Brothers and sisters, friends, we are not meant to understand this love. How could we? This is God we’re talking about! We are, however, meant to accept it. To take Him at His word and believe – there must be faith involved! That involves choice. I think there is an immense difference in coming before Him with a frustrated or defensive, “I don’t get it Lord!” versus a contrite and humble, “I don’t get it Lord.”
He loves because He is God.
He loves you because He just does.
It is fact because He has said so.
Hearing the Lord speak through this scene in Poldark – that I am not required to understand His love for me – oh what relief I felt! Like exhaling a long held breath. What a timely reminder. I just have to accept it and take Him at His word. What joy and freedom! That frees me up to spend my time enjoying my Beloved – His presence, His truth. For me, this acceptance isn’t blind faith, but rather wonder-filled faith, for I see His character and nature and take Him as He is. I can marvel at His love, get lost in it, rest in it, and worship Him for it, largely in part because it’s too wonderful for me to comprehend! I choose to believe Him when He says He loves me. The prayer for spiritual strength Paul prays over the Ephesians in chapter 3 is sparked:
“For this reason I bow my knees before the Father, from whom every family in heaven and on earth is named, that according to the riches of his glory he may grant you to be strengthened with power through his Spirit in your inner being, so that Christ may dwell in your hearts through faith—that you, being rooted and grounded in love, may have strength to comprehend with all the saints what is the breadth and length and height and depth, and to know the love of Christ that surpasses knowledge, that you may be filled with all the fullness of God.” -Ephesians 3:14-19
If anything, the acceptance of His love then sparks a desire for more! I want more of Him – more of His love. I want to get lost in its depths! Because I am so secure in His love, because it cannot be taken from me, I want nothing more than to be with the One who gives it so freely. I love this prayer because, well, just look at verses 18-19 again, “understanding the breadth and length and height and depth and to know the love of Christ that surpasses knowledge, that you may be filled with all the fullness of God.” Those follow from the previous verses, which is critical. Holy Spirit is the power at work within you, Christ dwelling in you through faith, and this prayer for understanding flows from what? Being ROOTED and GROUNDED in love – His love! It’s from the place of being sure of His love and accepting is as truth that the knowing, the understanding can begin. I hope you have followed me along this train of thought to realize it is not intellectual or head knowledge/understanding we are talking about here in Ephesians 3. It is interpersonal understanding. Do you think knowing the full dimensions of God’s love is something we can possibly arrive at now? Absolutely not! It’s a lifelong endeavor and even then, we won’t “arrive.” I can’t even find words to describe what I am trying to get at here, because there’s endless amounts of Him to know and experience! And yet in the seeking, in the process we find Him because He is THAT kind and THAT gracious and THAT loving and it’s never ending!

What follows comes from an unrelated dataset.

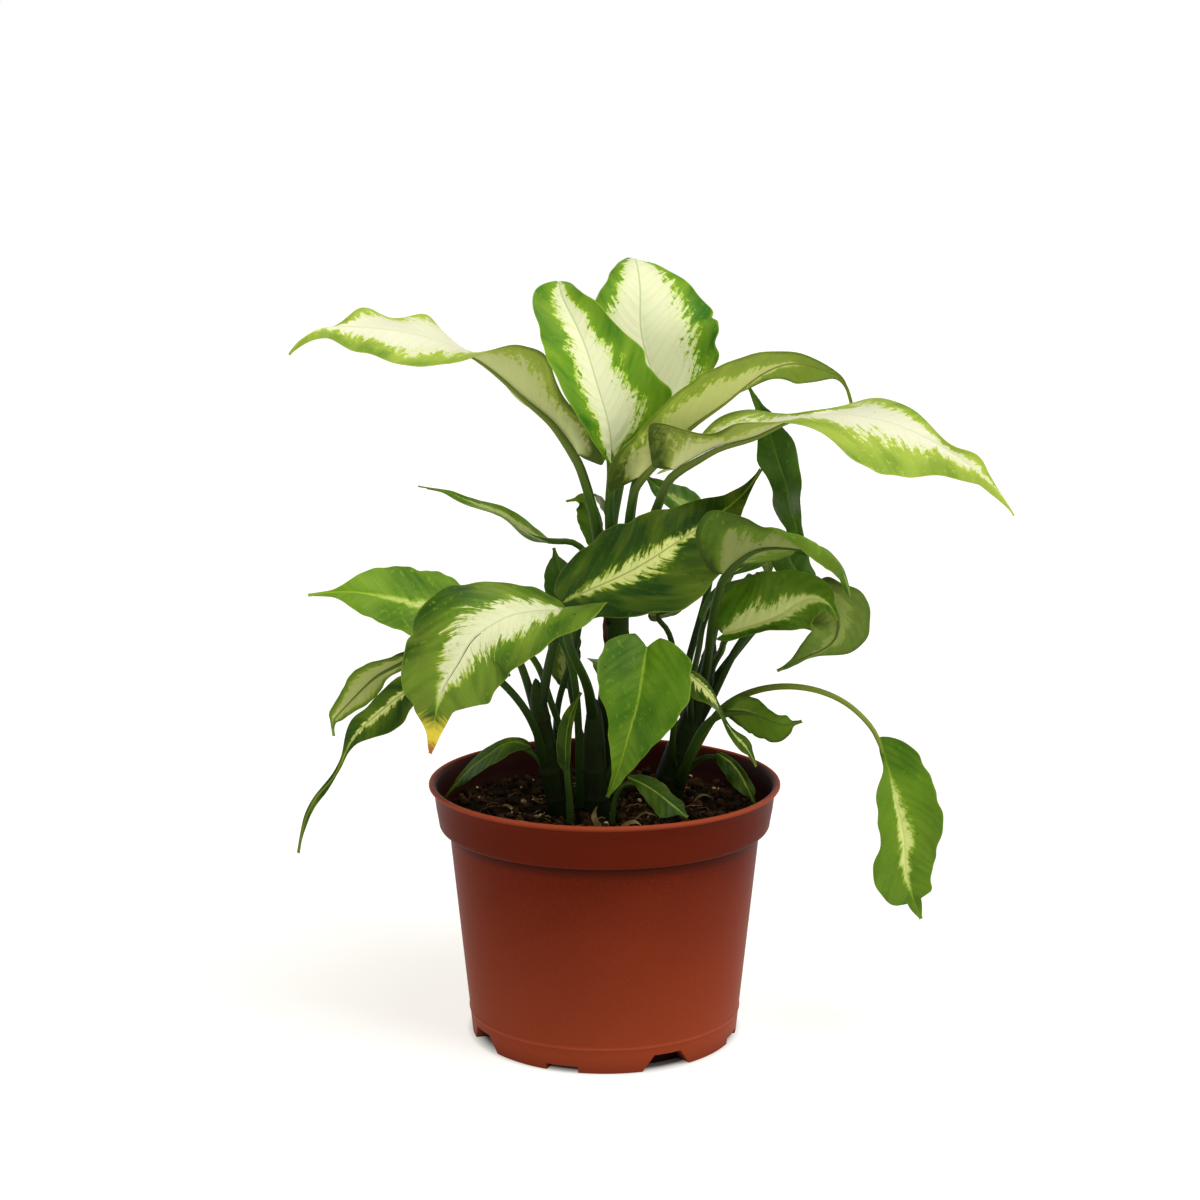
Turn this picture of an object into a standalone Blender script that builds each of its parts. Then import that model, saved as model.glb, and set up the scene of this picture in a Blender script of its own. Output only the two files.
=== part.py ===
# Potted dieffenbachia: a plastic grower's pot, its soil, four canes and thirty-three leaves.
# Lengths are written in millimetres, and MM makes them metres where a shape is made. +Z is up, the
# front faces -Y, and the origin is the middle of the pot's underside.
import math

import bmesh
import bpy
import numpy as np

MM = 0.001
ROOM = 0.3

# The pot: heights are measured from the floor that it stands on.
POT_HEIGHT = 103.0
LIP_RADIUS = 70.0
LIP_THICKNESS = 2.0
COLLAR_TOP_RADIUS = 68.2
COLLAR_FOOT_RADIUS = 66.0
COLLAR_FOOT = 86.0
BODY_TOP_RADIUS = 61.6
BODY_TOP = 80.0
FOOT_RADIUS = 53.4
WALL = 1.6
FLOOR = 2.0
POT_STEPS = 40

# The drain pockets round the foot: tall ones with slanted sides, and low slots between them.
POCKET_TURN = 27.0
SLOT_TURN = 72.0
POCKET_WIDTH_TOP = 11.5
POCKET_WIDTH_FOOT = 21.0
POCKET_HEIGHT = 6.5
SLOT_WIDTH = 13.0
SLOT_HEIGHT = 2.6
POCKET_DEPTH_RADIUS = 46.0
DRAIN_HOLE_RADIUS = 2.5

SOIL_TOP = 90.0
SOIL_UNEVENNESS = 0.9
SOIL_STEPS = 28

BLADE_THICKNESS = 0.8
NARROWEST_HALF = 0.6
ROLL_START = 0.66
ROLL_PULL = 0.6
PLAIN_MARGIN = ([1], [1])
PLAIN_ROLL = ((0, 0), 0.3, 0.6)
LARGE_LEAF_WIDTH = 12.0
LARGE_LEAF_GRID = (11, 6)
SMALL_LEAF_GRID = (7, 4)
MIDRIB_LENGTH = 0.45
STALK_STEP = 12.0
MIDRIB_TIP_RADIUS = 0.55

# Canes: points from the buried foot to the top, and the radius at each point.
CANES = {
    "cane_main": dict(
        points=[(-1, 6, 52), (0, 6, 95), (2, 5, 130), (5, 3, 165), (4, 1, 190)],
        radii=(6.2, 6.0, 5.4, 4.8, 4.2)),
    "cane_centre": dict(
        points=[(-2, -9, 54), (-3, -9, 92), (-4, -9, 115), (-4, -8, 138)],
        radii=(5.2, 5.2, 4.6, 3.4)),
    "cane_left": dict(
        points=[(-16, -5, 56), (-18, -6, 91), (-22, -7, 112), (-25, -8, 129), (-27, -9, 146)],
        radii=(4.6, 4.6, 4.4, 4.0, 3.0)),
    "cane_right": dict(
        points=[(24, 10, 52), (26, 10, 97), (31, 9, 114), (37, 8, 131), (41, 6, 148), (43, 5, 160)],
        radii=(7.0, 7.0, 6.5, 5.4, 4.0, 3.0)),
}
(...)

“You will seek me and find me, when you seek me with all your heart.” -Jeremiah 29:13
I hope in reading this today, you don’t hear me saying questions are bad or that there isn’t a need to dig into the Word or more of Jesus because we can’t understand His love, so why try? Far from it and quite the opposite really! If your end goal is strictly more head knowledge or a logical map, you’ve missed it…because you’ve missed Him.
What I am saying is that accepting His love opens the door for relationship. For intimacy. I don’t know what your friendships and relationships look like, but for me, I spend time with those I care about. With those I love. I want to get to know all the nuances of their character, their odd quirks and mannerisms, what makes them laugh, what breaks their heart, what makes them smile. The pursuit of getting to know someone, really knowing them, is ongoing and lifelong. This is what I think Paul is getting at in Ephesians 3. This is our life pursuit! Not mere knowledge, but Truth Himself.
So if your end goal is to know (original Hebrew word yada – dig into that one for a fun and mind-blowing time), to experience Him, then I think you’re on the right track.
Release the burden or expectation of understanding (for His peace surpasses all understanding as well, mmm?).
His love is meant to be accepted. As incomprehensible and magnificent as it is.
Can you accept it?
Can you accept Him?
I pray you can and that it leads you to more of Him – more joy, life, peace, hope, and love than you can possibly begin to imagine. That is what’s offered to you in a relationship with Jesus. Freely and unreservedly.